На исходе двух недель произошел такой факт. После полного двенадцатичасового дня работы, усталые, мы вернулись к себе на нары. Каждый думал только об отдыхе. Но поступило распоряжение: пообедать, отдохнуть час, а потом вместе с другой бригадой («урки») выйти ко второму, дудинскому снегоочистителю в семи-восьми километрах от Тундры. Начался ропот. Но делать было нечего. Баланда, короткий сон и мы все – две бригады – отправились уже не вдоль линии, а прямо через тундру, с одного снежного холма на другой в направлении станции Октябрьской. Вот и второй снегоочиститель, маленькая пыхтящая машина, пробивающаяся сквозь сугробы снега. «Снег направо, снег налево». Мы работали, помогая одинокому снегоочистителю, много часов и, наконец, совсем выбившись из сил, добрались до станции Октябрьской, где получили кипяток и хлеб. Отдых часа два на крыльце пекарни. Из Октябрьской нам предстояла долгая обратная дорога пешком по снегу к себе домой. И тут новое распоряжение: каждые два человека должны взять по мешку хлеба, которые нужно на своих плечах донести до Тундры. Никакой другой возможности доставить хлеб к нам в Тундру нет. Или мы отнесем хлеб сами, или завтра пайки не будет.
Трудно передать, насколько работяги были возмущены. Мало того, что пришлось работать, по существу, без всякого отдыха 24 часа подряд. Мало того, что после такой работы предстояло топать по снегу 10 километров, вдобавок ко всему этому еще тяжелая ноша. Как все это вытерпеть?
Конечно, хлеб взяли и пошли. Грамп расписался за вес. И вот здесь произошло самое интересное. Только мы вышли за станцию в бескрайнюю снежную равнину, разгорелась дискуссия: есть хлеб по дороге или не есть? Соблазн был велик, люди голодные и обессилевшие. Для наших коллег из бригады урков вопроса не было. Они раскурочили мешки и ели «от пуза». Но бригада Грампа после колебаний решила, что есть хлеб нельзя, хлеб надо доставить на место в целости. Так и сделали. Финал этой истории был любопытный. Весовщик в Тундре принял хлеб по накладной, не разбираясь, кто какой поставил мешок. Выявилась недостача. Ее разложили поровну на всех, на обе бригады, и удерживали равными порциями из паек в течение нескольких следующих дней. Часть хлеба, съеденная урками, была возмещена за наш счет.
Я вспомнил другой эпизод из того же периода. Наша бригада пробыла на снегоборьбе до конца мая. Недели две работали в Дудинке. Затем нас вернули назад в Норильск на строительства Горстроя, только-только начинавшегося.

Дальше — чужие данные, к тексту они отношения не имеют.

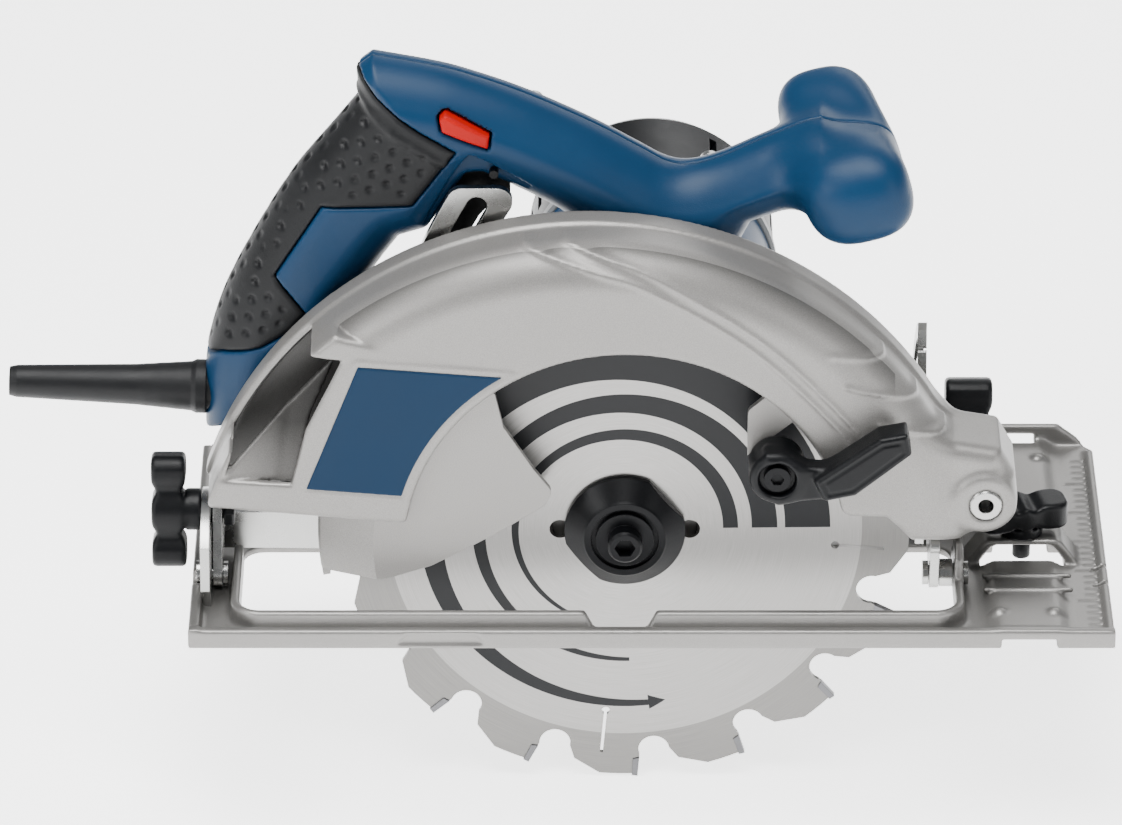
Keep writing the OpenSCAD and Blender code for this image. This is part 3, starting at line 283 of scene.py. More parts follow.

Жителям сегодняшнего Норильска трудно представить себе, что на месте Севастопольской улицы, совхоза, застроенных кварталов в сторону Субгоры была пустынная тундра, мох, кое-где низкорослый кустарник, болото. А между тем все было именно так. Строений на огромной площади только два: дощатый барак прорабов, такой же – инструменталка. Там мы работали в июне 1940 года, еще не бетонировали, а занимались планировкой местности, возили тачки с песком.
Наш лагпункт находился на Конбазе. Утром и вечером надо было пройти в колонне пять-шесть километров на работу и обратно в лагерь. Гулаг додумался ввести летом 1940 года в лагерях 11-часовой рабочий день (вместо 10-часового). Условия работы были трудные.
Однажды днем на холмах, граничащих со строительной площадкой, появилась большая группа людей, военные и штатские. Разнесся слух: идет начальник комбината Завенягин. Немедленно было решено обратиться к нему с претензией. Условились, что претензию заявлю я.